Labor Board Orders Walmart To Rehire 16 Employees Fired For Striking

In 2013, a group of Walmart workers chartered buses and traveled to the retailer’s Arkansas headquarters to protest what they believed were inadequate wages and unfair treatment of employees. Several people involved in that event were subsequently fired, but a federal labor court now says Walmart must rehire, and provide back pay to, 16 of these workers.

A National Labor Relations Board judge found [PDF] on Thursday that Walmart violated labor law by “disciplining or discharging several associates because they were absent from work while on strike.”

Thursday’s ruling is a response to a complaint filed on the behalf of OUR Walmart, a union-backed group of employees, that accused the retailer of firing more than a dozen employees as punishment for participating in strikes outside its headquarters during the company’s annual shareholders meeting in 2013.

Because the strike, known as the “Ride for Respect” took place in Arkansas, many of the employees traveled by bus, missing additional time at work.

Walmart argued that it was lawful to discipline the workers, who had unexcused absences, because the strikes constituted “intermittent work stoppages” not protected under the National Labor Relations Act.

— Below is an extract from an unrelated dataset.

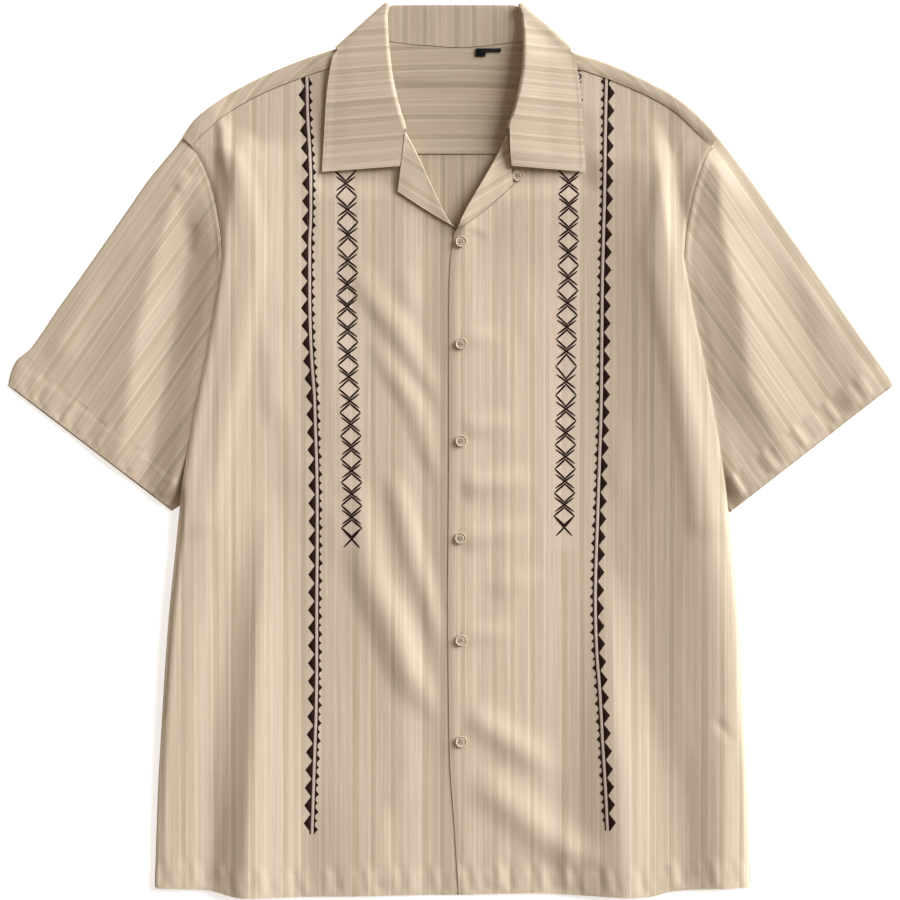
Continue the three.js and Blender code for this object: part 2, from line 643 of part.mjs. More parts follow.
function sleeve(side) {
  const away = side === 'right' ? -1 : 1;
  const points = (rows) => rows.map((row) => flat(row.x, row.y));
  const top = points(SLEEVE[side].top);
  const under = points(SLEEVE[side].under);
  const armhole = ARMHOLE_ROWS.map((y) => flat(edgeAt(BACK_EDGE, side, y) + away * 2 * GAP, y));
  const cuff = [top[top.length - 1], under[under.length - 1]];
  const borders = {
    hem: (s) => along(armhole, s),
    top: (s) => along(cuff, s),
    outer: (t) => along(top, t),
    inner: (t) => along(under, t),
  };
  const at = patch(borders);
  const count = SLEEVE_ACROSS.length;
  const place = (i, j) => {
    const t = SLEEVE_RINGS[i];
    const edge = j === 0 || j === count + 1;
    const s = edge ? Math.sign(j) : SLEEVE_ACROSS[j <= count ? j - 1 : 2 * count + 1 - j];
    const point = at(s, t);
    if (edge) {
      const inside = at(s === 0 ? 0.05 : 0.95, t);
      const out = new THREE.Vector3(point.x - inside.x, point.y - inside.y, 0).normalize();
      const middle = new THREE.Vector3(point.x, point.y, FLOOR_LAYER + LAYER / 2);
      return { middle: middle.addScaledVector(out, -CLOTH / 2), out };
    }
    const isTop = j <= count;
    const calm = smooth(0, 26, -away * (edgeAt(SIDE_EDGE, side, point.y) - point.x) - 4)
      * smooth(0, 0.12, s) * smooth(0, 0.12, 1 - s);
    const lift = Math.max(0, foldHeight(SLEEVE_FOLDS, point.x, point.y) + 1.6) * calm;
    const height = isTop ? FLOOR_LAYER + LAYER + lift : FLOOR_LAYER;
    return { middle: new THREE.Vector3(point.x, point.y, height), out: isTop ? UP : DOWN };
  };
  return wall({ rows: SLEEVE_RINGS.length - 1, columns: 2 * count + 2, place, ring: true });
}

// ---------------------------------------------------------------------------------------
// Buttons and the neck label.

const BUTTON = { radius: 5, rim: 0.7, thickness: 2.2, dish: 0.5 };
const BUTTONS = table('x y', [9.5, 186.8], [9.5, 95.0], [9.5, 7.7], [8.9, -79.7],
  [9.5, -171.5], [9.5, -262.4]);
const NECK_BUTTON = { x: 60.6, y: 246.4 };

function button() {
  const { radius, rim, thickness, dish } = BUTTON;
  const profile = [[0, 0], [radius - 0.8, 0], [radius, 0.8], [radius, thickness - 0.5],
    [radius - 0.35, thickness], [radius - rim - 0.2, thickness],
    [radius - rim - 0.9, thickness - dish], [0, thickness - dish]];
  return new THREE.LatheGeometry(profile.map(([r, z]) => flat(r, z)), 20).rotateX(Math.PI / 2);
}

// The highest place of the front under a button.
function seat(x, y, margin = 1) {
  let top = 0;
  const reach = BUTTON.radius + margin;
  for (let k = 0; k < 8; k += 1) {
    const angle = k * Math.PI / 4;
    const height = frontHeight('left', x + reach * Math.cos(angle), y + reach * Math.sin(angle));
    top = Math.max(top, height);
  }
  return top + CLOTH / 2 + GAP;
}

// A short tab that goes on as a narrow strip along the neck seam.
const LABEL = { top: 361, left: 22.6, tab: 9, right: 45.5, tabDrop: 7.4, stripDrop: 3.4, thickness: 1 };

function label() {
  const { top, left, tab, right, tabDrop, stripDrop, thickness } = LABEL;
  const corners = [[left, top], [left, top - tabDrop], [left + tab, top - tabDrop],
    [left + tab, top - stripDrop], [right, top - stripDrop], [right, top]];
  const shape = new THREE.Shape(corners.map(([x, y]) => flat(x, y)));
  const geometry = new THREE.ExtrudeGeometry(shape, { depth: thickness, bevelEnabled: false });
  return geometry.translate(0, 0, CLOTH + LAYER + GAP);
}

// ---------------------------------------------------------------------------------------
// The shirt.

const cloth = new THREE.MeshStandardMaterial({ color: 0xcdb898, roughness: 0.9, metalness: 0 });
const plastic = new THREE.MeshStandardMaterial({ color: 0xd8c6a6, roughness: 0.45, metalness: 0 });
const woven = new THREE.MeshStandardMaterial({ color: 0x16130f, roughness: 0.85, metalness: 0 });

const shirt = new THREE.Group();

function add(name, geometry, material) {
  const mesh = new THREE.Mesh(geometry, material);
  mesh.name = name;
  shirt.add(mesh);
  return mesh;
}

add('back_panel', back(), cloth);
add('yoke', yoke(), cloth);
for (const side of ['right', 'left']) {
  add(`front_${side}`, front(side), cloth);
  add(`lapel_${side}`, lapel(side), cloth);
  add(`sleeve_${side}`, sleeve(side), cloth);
}
add('collar', collar(), cloth);
add('neck_label', label(), woven);
BUTTONS.forEach(({ x, y }, k) => {
  add(`button_${k + 1}`, button(), plastic).position.set(x, y, seat(x, y));
});
add('button_neck', button(), plastic).position.set(
  NECK_BUTTON.x,
  NECK_BUTTON.y,
  seat(NECK_BUTTON.x, NECK_BUTTON.y, 6),
);

export default shirt;
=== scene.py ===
# A short-sleeved camp collar shirt, buttoned and laid face up on a flat surface.
# +X is the wearer's left, +Y runs from the hem to the collar, +Z is up. Meshes are in metres.
# Cutting sizes and places are in millimetres, and each lattice is scaled once, as it is made.
import math

import bmesh
import bpy
import numpy as np
from mathutils import Matrix, Vector


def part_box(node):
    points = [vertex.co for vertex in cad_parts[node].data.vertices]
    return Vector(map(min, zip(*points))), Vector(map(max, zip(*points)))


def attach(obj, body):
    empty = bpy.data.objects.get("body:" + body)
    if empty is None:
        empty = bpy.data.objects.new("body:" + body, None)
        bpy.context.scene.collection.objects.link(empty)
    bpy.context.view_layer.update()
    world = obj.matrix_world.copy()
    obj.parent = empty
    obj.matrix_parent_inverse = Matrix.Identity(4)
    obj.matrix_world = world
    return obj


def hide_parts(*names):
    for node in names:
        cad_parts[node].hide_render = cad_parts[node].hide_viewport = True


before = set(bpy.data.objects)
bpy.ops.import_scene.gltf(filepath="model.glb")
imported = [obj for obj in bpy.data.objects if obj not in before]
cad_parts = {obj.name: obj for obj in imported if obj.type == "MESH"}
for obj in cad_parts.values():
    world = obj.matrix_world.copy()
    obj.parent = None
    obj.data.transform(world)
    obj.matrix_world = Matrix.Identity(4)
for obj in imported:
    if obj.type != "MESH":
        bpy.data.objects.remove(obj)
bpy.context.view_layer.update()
bpy.ops.object.select_all(action="DESELECT")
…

However, Judge Geoffrey Carter found that the “Ride for Respect” wa sdifferent from an unprotected, intermittent work stoppage for several reasons.

For one, the absences from work could not be characterized as mere interruptions intended to create an atmosphere that is “neither strike nor work.” By making the trek to Arkansas and missing longer periods of work for this protest, the workers effectively took on the same risk as if they had gone on strike, concluded the judge.

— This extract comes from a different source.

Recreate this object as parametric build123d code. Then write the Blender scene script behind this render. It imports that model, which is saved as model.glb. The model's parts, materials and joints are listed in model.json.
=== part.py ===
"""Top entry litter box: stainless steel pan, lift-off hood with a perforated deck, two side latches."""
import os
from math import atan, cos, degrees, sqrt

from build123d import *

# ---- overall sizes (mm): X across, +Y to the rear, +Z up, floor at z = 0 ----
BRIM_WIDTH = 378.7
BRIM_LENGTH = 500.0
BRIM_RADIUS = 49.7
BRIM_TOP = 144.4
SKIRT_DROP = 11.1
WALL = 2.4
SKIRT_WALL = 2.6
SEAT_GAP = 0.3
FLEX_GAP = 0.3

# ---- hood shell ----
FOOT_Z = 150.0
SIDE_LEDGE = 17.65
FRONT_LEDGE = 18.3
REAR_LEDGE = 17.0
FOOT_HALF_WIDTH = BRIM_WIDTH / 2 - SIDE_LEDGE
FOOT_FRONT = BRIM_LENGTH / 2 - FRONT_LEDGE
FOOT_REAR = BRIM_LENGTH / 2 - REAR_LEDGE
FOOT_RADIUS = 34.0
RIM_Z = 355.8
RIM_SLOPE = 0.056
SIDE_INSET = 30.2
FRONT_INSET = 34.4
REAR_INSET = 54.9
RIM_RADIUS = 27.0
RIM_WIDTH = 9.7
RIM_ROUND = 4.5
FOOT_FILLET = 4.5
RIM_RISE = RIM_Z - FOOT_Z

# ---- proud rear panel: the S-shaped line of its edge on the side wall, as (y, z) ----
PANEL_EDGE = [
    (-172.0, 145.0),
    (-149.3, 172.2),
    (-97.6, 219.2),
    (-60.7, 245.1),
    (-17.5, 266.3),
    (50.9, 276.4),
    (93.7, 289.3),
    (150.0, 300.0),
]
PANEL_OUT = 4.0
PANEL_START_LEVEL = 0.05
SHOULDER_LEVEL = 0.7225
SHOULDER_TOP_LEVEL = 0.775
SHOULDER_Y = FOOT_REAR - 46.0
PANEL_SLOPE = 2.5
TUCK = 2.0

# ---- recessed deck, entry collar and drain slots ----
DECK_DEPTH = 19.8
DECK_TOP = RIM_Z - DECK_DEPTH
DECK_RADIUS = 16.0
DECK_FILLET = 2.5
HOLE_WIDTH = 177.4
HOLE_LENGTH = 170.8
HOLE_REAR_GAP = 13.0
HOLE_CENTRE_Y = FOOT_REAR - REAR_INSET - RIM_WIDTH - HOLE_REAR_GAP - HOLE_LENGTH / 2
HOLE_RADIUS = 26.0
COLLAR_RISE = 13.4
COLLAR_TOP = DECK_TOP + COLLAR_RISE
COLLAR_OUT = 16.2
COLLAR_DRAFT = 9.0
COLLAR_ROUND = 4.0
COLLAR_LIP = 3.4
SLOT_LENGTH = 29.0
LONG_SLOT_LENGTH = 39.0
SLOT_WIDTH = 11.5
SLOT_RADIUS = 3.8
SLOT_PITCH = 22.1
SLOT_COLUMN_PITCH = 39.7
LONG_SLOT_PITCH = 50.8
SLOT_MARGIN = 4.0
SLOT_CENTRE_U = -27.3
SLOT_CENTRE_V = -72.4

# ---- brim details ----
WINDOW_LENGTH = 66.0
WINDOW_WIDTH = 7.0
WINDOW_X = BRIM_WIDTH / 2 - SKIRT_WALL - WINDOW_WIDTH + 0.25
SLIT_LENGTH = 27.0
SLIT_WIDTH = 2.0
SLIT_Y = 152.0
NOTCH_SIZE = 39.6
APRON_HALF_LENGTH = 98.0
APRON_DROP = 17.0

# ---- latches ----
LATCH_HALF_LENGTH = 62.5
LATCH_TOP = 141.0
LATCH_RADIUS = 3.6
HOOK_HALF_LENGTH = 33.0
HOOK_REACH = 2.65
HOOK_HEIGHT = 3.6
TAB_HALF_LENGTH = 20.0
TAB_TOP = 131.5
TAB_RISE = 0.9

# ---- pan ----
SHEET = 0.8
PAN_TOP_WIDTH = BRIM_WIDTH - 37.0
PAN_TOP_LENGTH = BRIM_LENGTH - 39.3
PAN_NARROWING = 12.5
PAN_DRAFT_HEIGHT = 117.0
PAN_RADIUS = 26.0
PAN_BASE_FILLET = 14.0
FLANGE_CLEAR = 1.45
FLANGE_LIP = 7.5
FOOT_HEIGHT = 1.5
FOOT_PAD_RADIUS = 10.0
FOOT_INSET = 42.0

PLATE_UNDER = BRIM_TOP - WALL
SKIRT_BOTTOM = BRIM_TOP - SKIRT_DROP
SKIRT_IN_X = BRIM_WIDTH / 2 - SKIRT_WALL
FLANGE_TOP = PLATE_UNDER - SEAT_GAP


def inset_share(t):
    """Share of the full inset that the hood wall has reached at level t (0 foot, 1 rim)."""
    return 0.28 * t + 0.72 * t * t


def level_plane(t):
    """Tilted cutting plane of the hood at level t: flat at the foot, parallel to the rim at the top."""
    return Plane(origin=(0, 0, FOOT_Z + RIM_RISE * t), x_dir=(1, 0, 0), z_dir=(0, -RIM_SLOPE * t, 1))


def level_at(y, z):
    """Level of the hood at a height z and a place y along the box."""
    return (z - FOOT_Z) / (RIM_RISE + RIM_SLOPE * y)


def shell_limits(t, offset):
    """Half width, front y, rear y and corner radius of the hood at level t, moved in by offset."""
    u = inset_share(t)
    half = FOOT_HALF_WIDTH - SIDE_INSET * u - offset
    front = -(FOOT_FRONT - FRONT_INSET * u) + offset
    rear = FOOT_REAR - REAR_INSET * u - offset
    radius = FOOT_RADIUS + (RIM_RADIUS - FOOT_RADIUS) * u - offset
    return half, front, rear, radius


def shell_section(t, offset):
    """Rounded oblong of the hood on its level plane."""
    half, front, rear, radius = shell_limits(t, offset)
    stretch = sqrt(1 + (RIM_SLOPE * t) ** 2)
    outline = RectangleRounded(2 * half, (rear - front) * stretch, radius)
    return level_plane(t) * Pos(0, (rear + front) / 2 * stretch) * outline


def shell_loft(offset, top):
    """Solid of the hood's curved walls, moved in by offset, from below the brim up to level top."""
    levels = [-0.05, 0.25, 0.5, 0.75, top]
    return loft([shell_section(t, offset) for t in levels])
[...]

The court also took issue with internal Walmart memos that were released in the aftermath of Black Friday 2012 protests by employees.

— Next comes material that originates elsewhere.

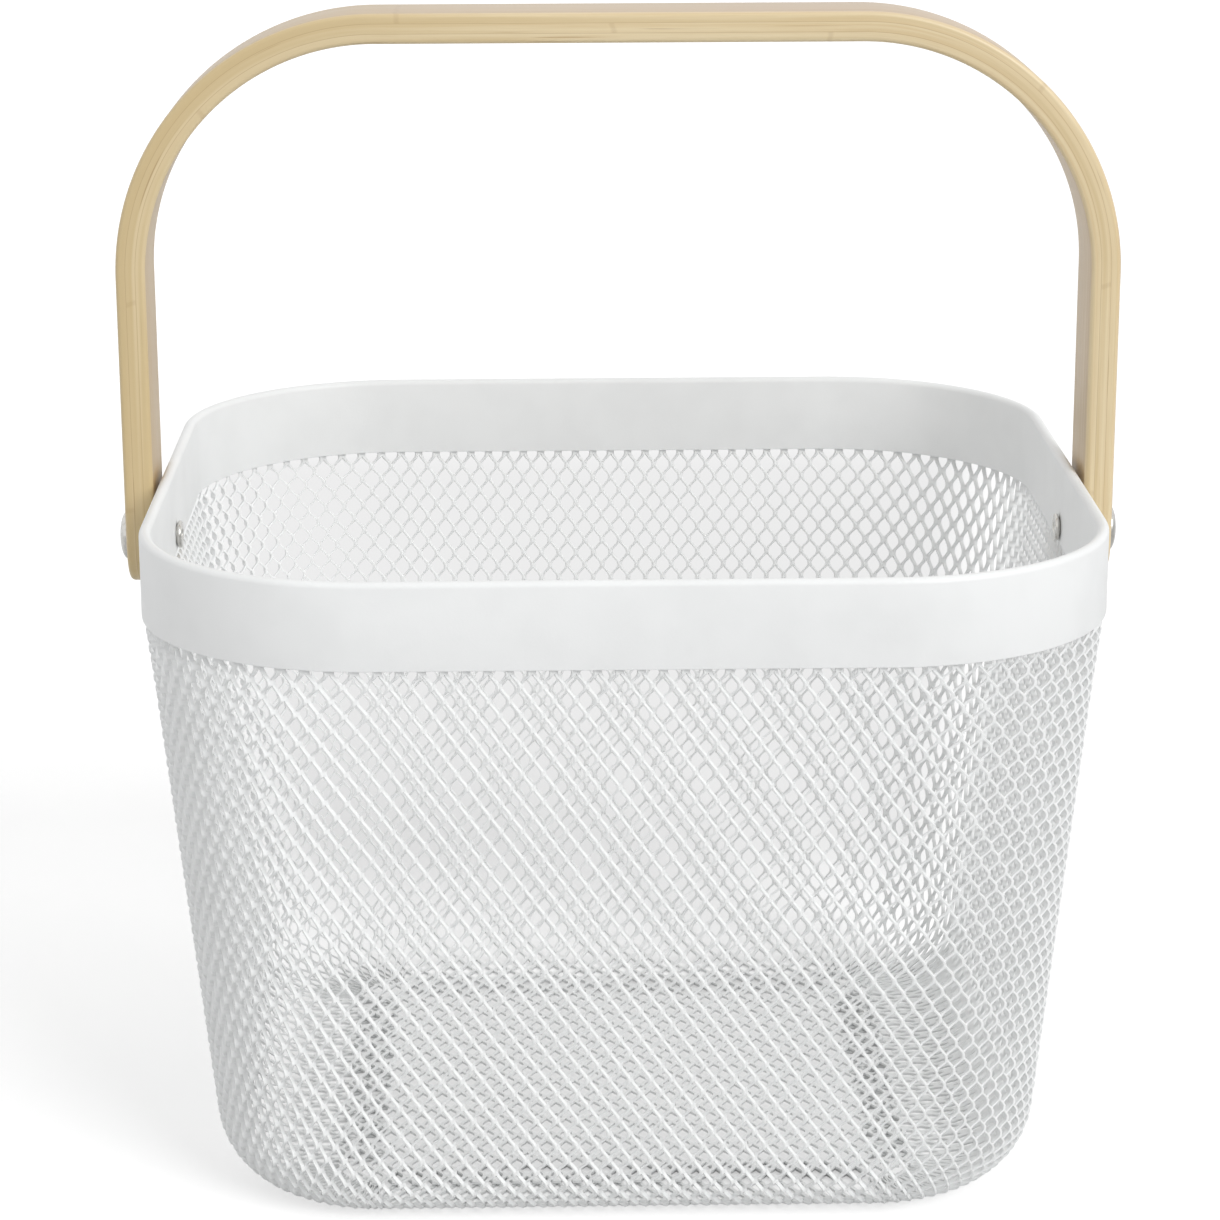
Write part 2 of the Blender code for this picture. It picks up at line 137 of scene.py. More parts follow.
class NodeBench:
    """A material's or world's node tree, with one method that adds any node."""

    def __init__(self, owner: Any) -> None:
        """Clear the owner's node tree and keep it for building."""
        owner.use_nodes = True
        self.owner = owner
        self.tree = owner.node_tree
        self.tree.nodes.clear()

    def node(
        self,
        kind: str,
        settings: dict[str, Any] | None = None,
        inputs: dict[str | int, Any] | None = None,
    ) -> bpy.types.Node:
        """Add a node, set it, then fill or link its inputs.

        Args:
            kind: The node's Blender type.
            settings: Attributes of the node, set before its inputs.
            inputs: Numbers, colours, sockets or Values by input name or place.

        Returns:
            The new node.
        """
        made = self.tree.nodes.new(kind)
        for name, setting in (settings or {}).items():
            setattr(made, name, setting)
        for name, given in (inputs or {}).items():
            socket = made.inputs[name]
            if isinstance(given, Value):
                given = given.socket
            if isinstance(given, bpy.types.NodeSocket):
                self.tree.links.new(given, socket)
            else:
                socket.default_value = given
        return made

    def mix(self, share: Any, first: Any, second: Any) -> bpy.types.NodeSocket:
        """Blend two colours.

        Args:
            share: How much of the second colour, a number or Value.
            first: The colour at share 0, a tuple or socket.
            second: The colour at share 1, a tuple or socket.

        Returns:
            The blended colour.
        """
        # A Mix node has its colour sockets at places 6 and 7, and its result at place 2.
        settings = {"data_type": "RGBA"}
        return self.node("ShaderNodeMix", settings, {0: share, 6: first, 7: second}).outputs[2]

    def join(self, x: Any, y: Any, z: Any) -> bpy.types.NodeSocket:
        """Make a vector of three values."""
        return self.node("ShaderNodeCombineXYZ", {}, {0: x, 1: y, 2: z}).outputs[0]

    def split(self, vector: bpy.types.NodeSocket) -> tuple[Value, Value, Value]:
        """Part a vector into its three values."""
        node = self.node("ShaderNodeSeparateXYZ", {}, {0: vector})
        return tuple(Value(self, socket) for socket in node.outputs)

    def noise(self, vector: Any, scale: float, detail: float = 2.0, rough: float = 0.5) -> Value:
        """Return soft random values about 0.5.

        Args:
            vector: Where the noise is read.
            scale: How many of its features fit one unit of the vector.
            detail: How many finer layers it has.
            rough: How strong the finer layers are.

        Returns:
            The noise.
        """
        inputs = {"Vector": vector, "Scale": scale, "Detail": detail, "Roughness": rough}
        return Value(self, self.node("ShaderNodeTexNoise", {}, inputs).outputs[0])

    def place(self) -> bpy.types.NodeSocket:
        """Return the place on the piece in its own metres."""
        return self.node("ShaderNodeTexCoord").outputs["Object"]

    def bump(self, height: Value, depth: float) -> bpy.types.NodeSocket:
        """Return normals that follow a height from 0 to 1, in metres of depth."""
        return self.node("ShaderNodeBump", {}, {"Distance": depth, "Height": height}).outputs[0]

    def principled(self, inputs: dict[str, Any]) -> None:
        """End the tree in a Principled shader with these inputs."""
        shader = self.node("ShaderNodeBsdfPrincipled", {}, inputs)
        self.node("ShaderNodeOutputMaterial", {}, {"Surface": shader.outputs[0]})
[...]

In those memos, the retailer made it clear to employees that it considered the earlier protests to be unprotected, intermittent work stoppages, and that it would treat any similar activity in the future as if it were not a protected protest.

The judge found that Walmart violated the law with these talking points, because “A reasonable associate confronted with that warning would understandably construe” it as “prohibiting future strikes… irrespective of whether those strikes could accurately be characterized as unprotected intermittent work stoppages or (alternatively) protected strikes or work stoppages.”

In the end, the judge ordered Walmart to offer 16 former employees their previous jobs back and make them “whole for any loss of earning and other benefits suffered as a result of the discrimination against them.”

The company must also hold a meeting in 29 stores to inform workers of their rights to organize under labor laws, and vow not to threaten or discipline employees for their participation in future protests.

Making Change at Walmart, a national campaign to change Walmart, applauded the NLRB judge’s decision, calling the order a “huge victory.”

“Today’s decision proves beyond doubt that Walmart unlawfully fired, threatened, and disciplined hard-working employees simply for speaking out,” Jess Levin, communications director for MCAW, said in a statement. “It sends a message to Walmart that its workers cannot be silenced.”

Consumerist reached out to Walmart for comment on the NLRB ruling, we’ll update this post when we hear back.

Since 2012, Walmart has become a target for employees and wage advocates that claim the company doesn’t pay workers a living wage.

Thursday’s ruling is just the latest against the retailer for alleged retaliation against workers.

In December 2014, another NLRB judge ruled that managers at Walmart stores in Richmond and Placerville, CA, acted illegally by penalizing employees for going on strike, threatening to close a store if many of its employees joined a group demanding higher wages and telling employees that co-workers returning from a one-day strike would be looking for a new job.

Before that, in January 2014, the NLRB’s general counsel charged Walmart with illegal activities with regards to disciplining 60 workers – allegedly firing 19 of them – for participating in protests and strikes in 14 states.